# Some guys...



## AlbacoreShuffle (Aug 28, 2011)

Can you see what he forgot to do ?
Not sure how he tested his work.


----------



## DesertOkie (Jul 15, 2011)

He must be good he doesn't need the gas on. That will be great for whirlpool owners.


----------



## HOMER (Jun 5, 2011)

and he left his flashlight in the burner compartment


----------



## user2090 (Sep 26, 2009)

Hope lots and lots of people try this after watching the video. Especially on the FVIR types.
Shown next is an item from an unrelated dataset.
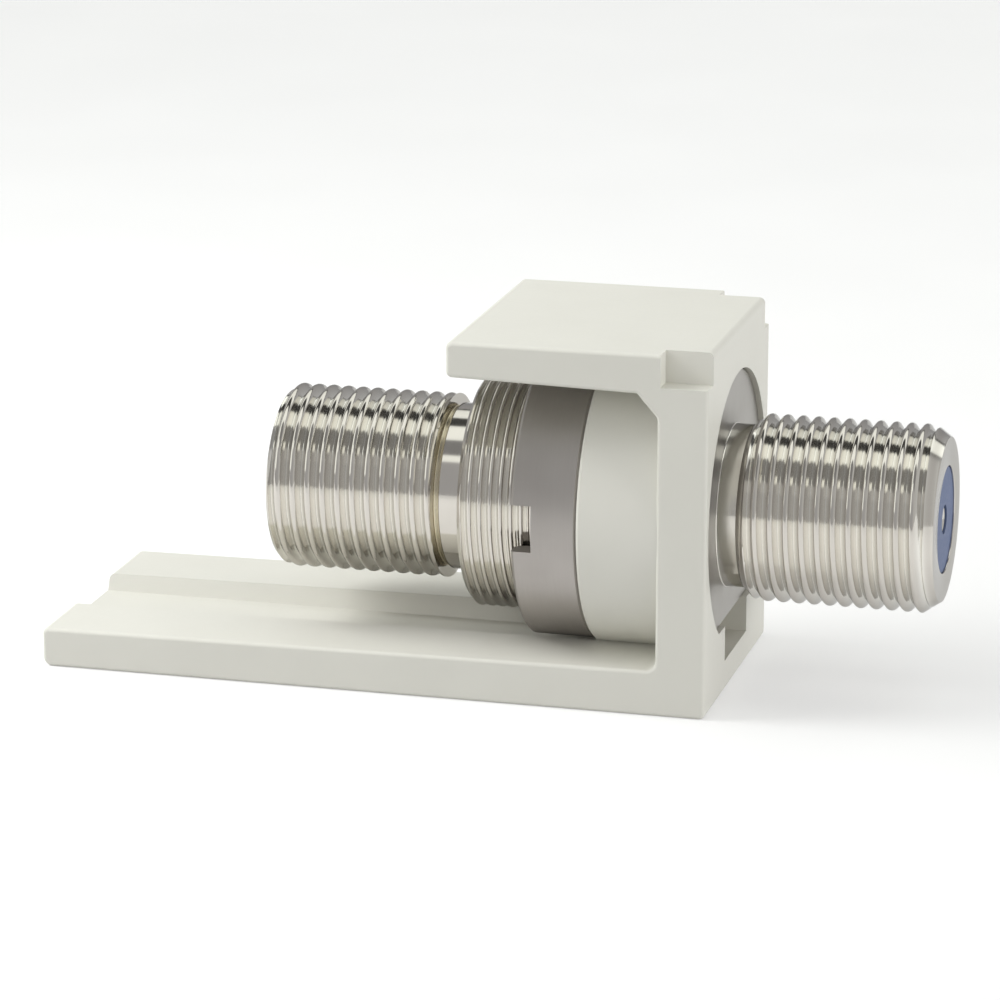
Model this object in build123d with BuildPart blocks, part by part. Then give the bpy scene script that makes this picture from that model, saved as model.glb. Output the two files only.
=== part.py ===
"""F-type coaxial connector clamped in a snap-in jack housing, in millimetres.

The moulded housing is one piece: a square front plate, a short top plate, a round boss behind the
front plate and a long grooved arm below. The nickel-plated connector drops into the plate from the
front. Its D-shaped flange seats in a D-shaped pocket, so it can't turn, and a slotted round nut on
its threaded collar clamps the boss from behind. Both ends of the connector are threaded ports, and
inside it two insulators hold a double-ended spring contact. The threads are fine ones, so each is
a plain cylinder of its major diameter with its real ends: a start cone, a chamfer or a relief.

+X leaves the front port and +Z is up. The arm's lower face lies at Z = 0, and the origin is under
the middle of the whole length.
"""

import os
from math import radians, sqrt, tan

from build123d import *

os.makedirs("parts", exist_ok=True)

# Major diameter of both ports: the standard F thread, 3/8 inch by 32 to the inch
port_major = 9.525

# Connector along its axis, from the flange's front face forwards
neck_diameter = 8.3
neck_length = 1.0
front_port_length = 10.94
front_tip_diameter = 8.34
front_chamfer = 0.85

# Connector behind the flange's front face
flange_radius = 6.95
flange_flat = 5.6
flange_thickness = 1.2
collar_diameter = 12.14
collar_length = 11.75
collar_chamfer = 0.25
shoulder_diameter = 8.6
shoulder_length = 1.4
relief_diameter = 8.2
relief_length = 0.3
rear_port_length = 8.81
rear_tip_diameter = 8.86
rear_chamfer = 0.33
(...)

Should be some nice revenue to be had fixing broken water heaters. 

Where did you find this video, some D.I.Y. site?


----------



## Mississippiplum (Sep 30, 2011)

Well he left his flashlight in the burner compartment.


----------



## Titan Plumbing (Oct 8, 2009)

HOMER said:


> and he left his flashlight in the burner compartment





Mississippiplum said:


> Well he left his flashlight in the burner compartment.


Do people really read the thread? Or do they just blindly post...


----------



## Redwood (Sep 8, 2008)

Gotta love those You Tube Videos... :laughing:

E-How has some really good Shiot... :laughing::laughing::laughing::laughing::laughing:


----------



## ChrisConnor (Dec 31, 2009)

HOMER said:


> and he left his flashlight in the burner compartment


That's a whole new meaning to "light" the pilot.


----------



## Mississippiplum (Sep 30, 2011)

ChrisConnor said:


> That's a whole new meaning to "light" the pilot.


:laughing:


----------